Here is the link to the Huggingface wrappers utilizing Flash Attention: https://github.com/kyleliang919/Long-context-transformers/blob/main/flash_attn_wrappers.py
The wrappers changed a bit so now it would be the NEOX one:
class FlashAttentionWrapperWithRotary(torch.nn.Module):
def __init__(self, attention, max_seqlen = 8192):
super().__init__()
self.attention = attention
self.max_seqlen = max_seqlen
self.flash_self_attention = FlashSelfAttention(causal = True, softmax_scale = 1/self.attention.norm_factor)
self.dropout_p = 0.0
def forward(self,
hidden_states,
attention_mask,
head_mask=None,
layer_past=None,
use_cache=False,
output_attentions=False):
has_layer_past = layer_past is not None
# Compute QKV
# Attention heads [batch, seq_len, hidden_size]
# --> [batch, seq_len, (np * 3 * head_size)]
qkv = self.attention.query_key_value(hidden_states)
# [batch, seq_len, (num_heads * 3 * head_size)]
# --> [batch, seq_len, num_heads, 3 * head_size]
new_qkv_shape = qkv.size()[:-1] + (self.attention.num_attention_heads, 3 * self.attention.head_size)
qkv = qkv.view(*new_qkv_shape)
# [batch, seq_len, num_attention_heads, 3 * head_size] --> 3 [batch, num_attention_heads, seq_len, head_size]

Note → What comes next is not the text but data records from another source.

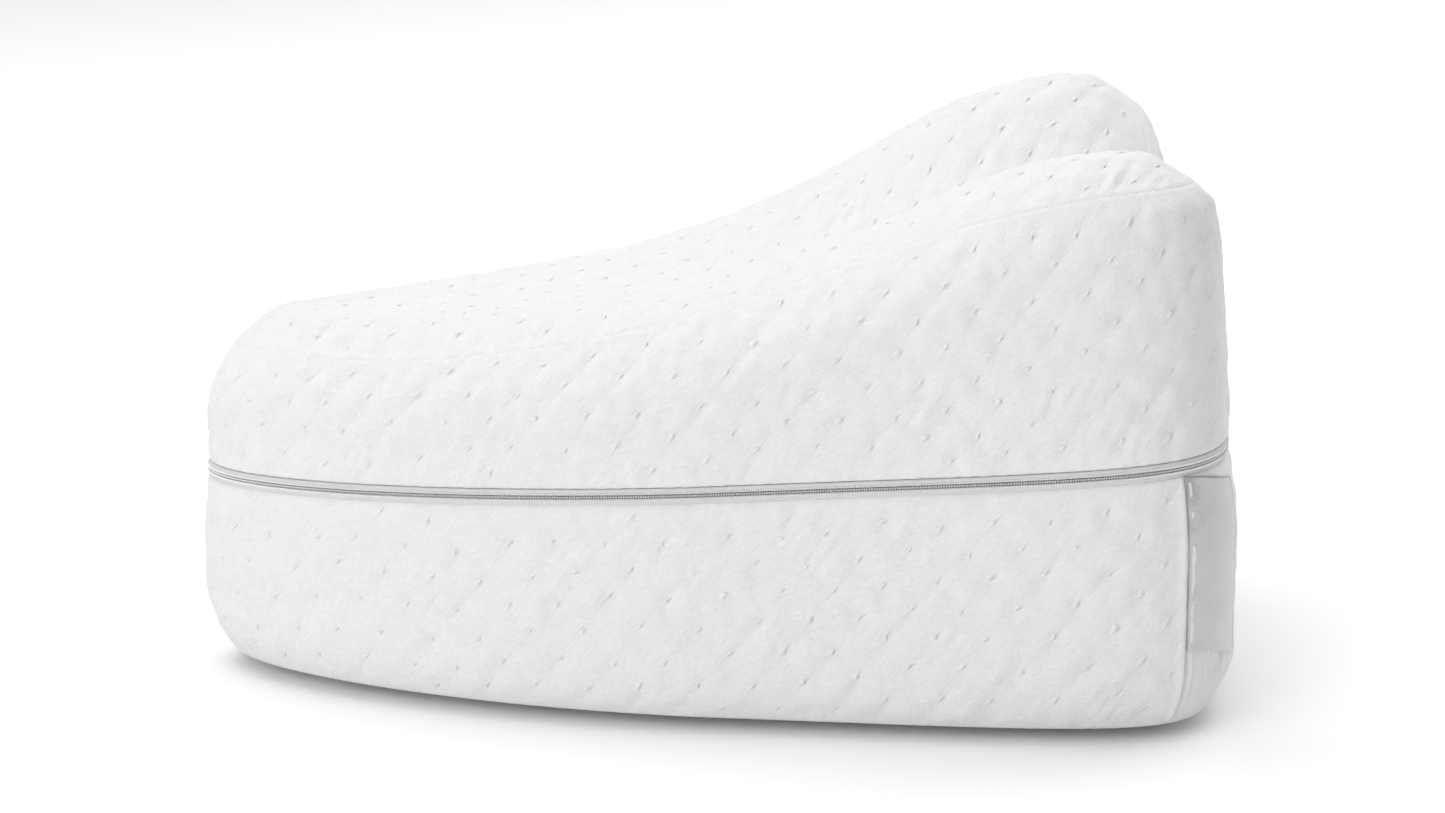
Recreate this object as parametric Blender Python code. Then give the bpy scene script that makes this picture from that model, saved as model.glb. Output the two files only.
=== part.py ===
"""A knee pillow: one filled cushion in a sewn cover, a zip all round its waist, and a bare satin label.

The units are metres, with +Z up and +X towards the high end. The near side is -Y, the cushion rests on
z = 0, and the origin is under the middle of its box.
"""

import bmesh
import bpy
import numpy as np

MM = 0.001

# The plan outline, a superellipse whose half width grows towards the high end
HALF_LENGTH = 125 * MM
HALF_WIDTH_MIDDLE = 69.9 * MM
HALF_WIDTH_TAPER = 18.4 * MM
HALF_WIDTH_ENDS = 2.3 * MM
LOW_END_POWER = 1.9
HIGH_END_POWER = 5.45
PULL_EVENING = 26 * MM

# The sections along the pillow, from the low end at station -1 to the high end at station 1
SECTION_COLUMNS = ("station", "crest_mm", "roll_mm", "seam_turn_deg", "far_lobe_extra_mm")
SECTIONS = (
    (-1.00, 97.4, 27.3, 35.0, 0.0),
    (-0.70, 92.9, 27.1, 43.0, 0.8),
    (-0.35, 95.3, 26.8, 51.5, -0.3),
    (0.00, 104.0, 26.5, 59.3, -1.3),
    (0.30, 118.7, 25.8, 55.0, -0.6),
    (0.55, 132.8, 25.0, 44.0, 1.1),
    (0.75, 138.0, 24.4, 43.0, 1.8),
    (0.90, 137.9, 23.9, 44.5, 2.0),
    (1.00, 134.9, 23.5, 45.5, 2.0),
)

# The leg channel between the lobes, which deepens from one station to the other
CHANNEL_START = -0.35
CHANNEL_FULL = 0.9
CHANNEL_SHALLOW = 2 * MM
CHANNEL_DEEP = 32 * MM
LOBE_PLACE_LOW = 0.6
LOBE_PLACE_HIGH = 0.72
LOBE_BLEND = 15 * MM

# The rolls over the two ends, and the lean of the upper band towards the top
END_ROLL_LOW = 33 * MM
END_ROLL_HIGH = 27.3 * MM
END_ROLL_SQUASH_LOW = 1.0
END_ROLL_SQUASH_HIGH = 0.85
LEAN_SIDES = 1.5 * MM
LEAN_LOW_END = 0.3 * MM
LEAN_HIGH_END = 2.5 * MM

# The lower half: its bottom roll and the swell of the lower band
BOTTOM_ROLL_LOW = 20 * MM
BOTTOM_ROLL_HIGH = 18.5 * MM
SWELL_LOW = 1.0 * MM
SWELL_HIGH = 2.5 * MM
LOWER_SEAM_TURN = 40

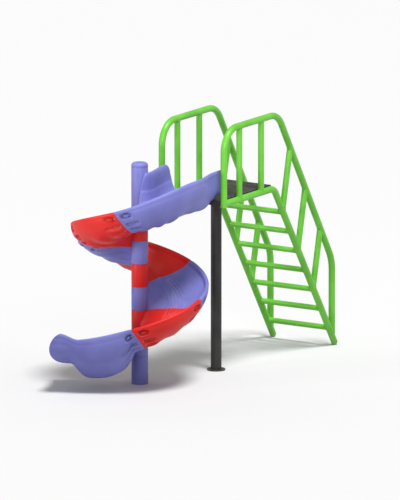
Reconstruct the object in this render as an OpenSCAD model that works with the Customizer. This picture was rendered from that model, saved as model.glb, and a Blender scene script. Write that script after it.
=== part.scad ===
// Spiral playground slide: a moulded helical chute stacked on a steel column, a deck on one post,
// and a stair with two bent-tube side frames. Millimetres, +Z up. The origin is on the ground at
// the column's axis, +Y is the way the stair descends and +X runs along its rungs.

/* [Column] */
// Outer diameter of the moulded collars that stack round the column
collar_d = 136; // [132:1:144]
// Outer diameter of the steel core tube
core_d = 114; // [108:1:116]
// Wall thickness of the steel core tube
core_wall = 4.5; // [3:0.5:6]
// Height of the column's cap above the ground
column_h = 1832; // [1800:1:1900]

/* [Chute] */
// Radius of the chute's outer lip from the column's axis
lip_r = 561; // [550:1:570]
// Angle that one turn moulding covers
turn_angle = 69; // [66:1:72]
// Height that one turn moulding drops
turn_drop = 192; // [185:1:196]
// Height of the lip at the joint between the entry and the first turn
first_lip_z = 1523; // [1515:1:1535]
// Height of the first joint between two collars
first_collar_z = 1383; // [1375:1:1390]
// Depth from the lip to the lowest line of the sliding surface
trough_depth = 163; // [155:1:175]
// Depth from the lip to the lowest line of the underside
body_depth = 245; // [235:1:255]
// Angle from the +X axis, clockwise from above, to the first joint
entry_angle = 80; // [76:1:84]
// Straight length of the exit past the last joint
exit_l = 680; // [640:10:720]
// Height of the top of the entry's inner guard
guard_top_z = 1755; // [1740:1:1770]

/* [Deck] */
// Height of the deck's walking surface
deck_z = 1500; // [1495:1:1505]
// Clear width of the deck between the side frames
deck_w = 540; // [530:1:545]
// Distance from the column's axis to the deck's front edge
deck_front_y = 395; // [390:1:400]
// Length of the deck
deck_l = 785; // [770:1:790]
// Depth of the deck's folded edges
deck_edge = 42; // [38:1:46]
// Diameter of the deck post
post_d = 89; // [76:1:100]
// Diameter of the post's base flange
flange_d = 150; // [145:1:170]

/* [Stair] */
// Diameter of the handrail and stringer tubes
rail_d = 55; // [50:1:55]
// Diameter of the balusters
baluster_d = 50; // [45:1:50]
// Diameter of the rungs
rung_d = 45; // [40:1:48]
// Height of the lowest rung's axis
first_rung_z = 159; // [150:1:165]
// Rise from one rung to the next
rung_pitch = 182; // [180:1:183]
// Height of the handrail's level top bar
rail_top_z = 2082; // [2060:1:2100]
// Wall thickness of the side-frame tubes
tube_wall = 3; // [2:0.5:4]

/* [Hidden] */
$fn = 96;
purple = [0.50, 0.50, 0.80];
red = [0.86, 0.18, 0.16];
green = [0.38, 0.78, 0.20];
black = [0.16, 0.15, 0.15];
zinc = [0.70, 0.71, 0.72];

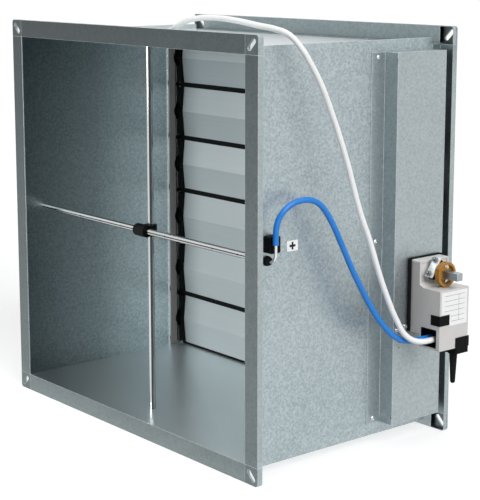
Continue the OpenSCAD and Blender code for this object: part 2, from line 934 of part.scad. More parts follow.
// Folded cover over the gear train
module gear_cover() {
    color("#a9b2b4")
        difference() {
            union() {
                slab(out_x, out_x + sheet, cover_y0 - cover_flange_w, cover_y0 + sheet,
                    -cover_half, cover_half);
                slab(out_x, cover_x, cover_y0, cover_y0 + sheet, -cover_half, cover_half);
                slab(cover_x - sheet, cover_x, cover_y0, cover_y1, -cover_half, cover_half);
                slab(cover_x - cover_return, cover_x, cover_y1 - sheet, cover_y1, -cover_half, cover_half);
                for (m = [0, 1])
                    mirror([0, 0, m]) {
                        slab(out_x, cover_x, cover_y0, duct_len - rail_in - free_gap,
                            cover_half - sheet, cover_half);
                        slab(out_x + rail_t + free_gap, cover_x, cover_y0, cover_y1,
                            cover_half - sheet, cover_half);
                    }
            }
            for (z = rivet_heights)
                round_x(rivet_shank_d, out_x - cut_over, out_x + sheet + cut_over, rivet_y, z);
            for (s = [-1, 1])
                round_y(flank_hole_d, cover_y0 - cut_over, cover_y0 + sheet + cut_over,
                    cover_x - flank_hole_in, s * (cover_half - flank_hole_end));
            round_x(spindle_hole_d, cover_x - sheet - cut_over, cover_x + cut_over, axis_y, drive_z);
            round_x(face_hole_d, cover_x - sheet - cut_over, cover_x + cut_over,
                cover_y0 + screw_edge, drive_z - cover_mid_hole_drop);
            for (k = [0, 1])
                round_x(face_hole_d, cover_x - sheet - cut_over, cover_x + cut_over,
                    cover_y0 + spare_hole_edge, drive_z - spare_hole_drop - k * spare_hole_step);
            for (p = screw_places)
                round_x(screw_shank_d, cover_x - sheet - cut_over, cover_x + cut_over, p[0], p[1]);
        }
}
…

query = qkv[..., : self.attention.head_size].permute(0, 2, 1, 3)
key = qkv[..., self.attention.head_size : 2 * self.attention.head_size].permute(0, 2, 1, 3)
value = qkv[..., 2 * self.attention.head_size :].permute(0, 2, 1, 3)
# Compute rotary embeddings on rotary_ndims
query_rot = query[..., : self.attention.rotary_ndims]
query_pass = query[..., self.attention.rotary_ndims :]
key_rot = key[..., : self.attention.rotary_ndims]
key_pass = key[..., self.attention.rotary_ndims :]
# Compute token offset for rotary embeddings (when decoding)
seq_len = key.shape[-2]
offset = 0
if has_layer_past:
offset = layer_past[0].shape[-2]
seq_len += offset
cos, sin = self.attention.rotary_emb(value, seq_len=seq_len)
query, key = apply_rotary_pos_emb(query_rot, key_rot, cos, sin, offset=offset)
query = torch.cat((query, query_pass), dim=-1)
key = torch.cat((key, key_pass), dim=-1)
# Cache QKV values
if has_layer_past:
past_key = layer_past[0]
past_value = layer_past[1]
key = torch.cat((past_key, key), dim=-2)
value = torch.cat((past_value, value), dim=-2)
present = (key, value) if use_cache else None
# Compute attention
#attn_output, attn_weights = self._attn(query, key, value, attention_mask, head_mask)
qkv = torch.concat([query.unsqueeze(2), key.unsqueeze(2), value.unsqueeze(2)], dim = 2).permute(0, 3, 2, 1, 4).half()
attn_output = self.flash_self_attention(qkv)
attn_weights = None
# Reshape outputs
attn_output = attn_output.view(attn_output.size(0), attn_output.size(1), self.attention.num_attention_heads * self.attention.head_size)
attn_output = self.attention.dense(attn_output)
outputs = (attn_output, present)
if output_attentions:
outputs += (attn_weights,)
return outputs
Thank you,
Enrico
Sorry for not replying in time. Flash Attention cannot be easily compatible with Open Delta LoRA. LoRA essentially splits the parameters of the model (such as q) into two matrices AB. Flash Attention needs to use AB as a whole, but Open Delta LoRA only treats AB as two parts. Therefore, the current Open Delta LoRA cannot directly adapt to Flash Attention. Sorry for not being able to help you, we will conduct further research and try our best to make improvements so that Open Delta can adapt to Flash Attention in the future.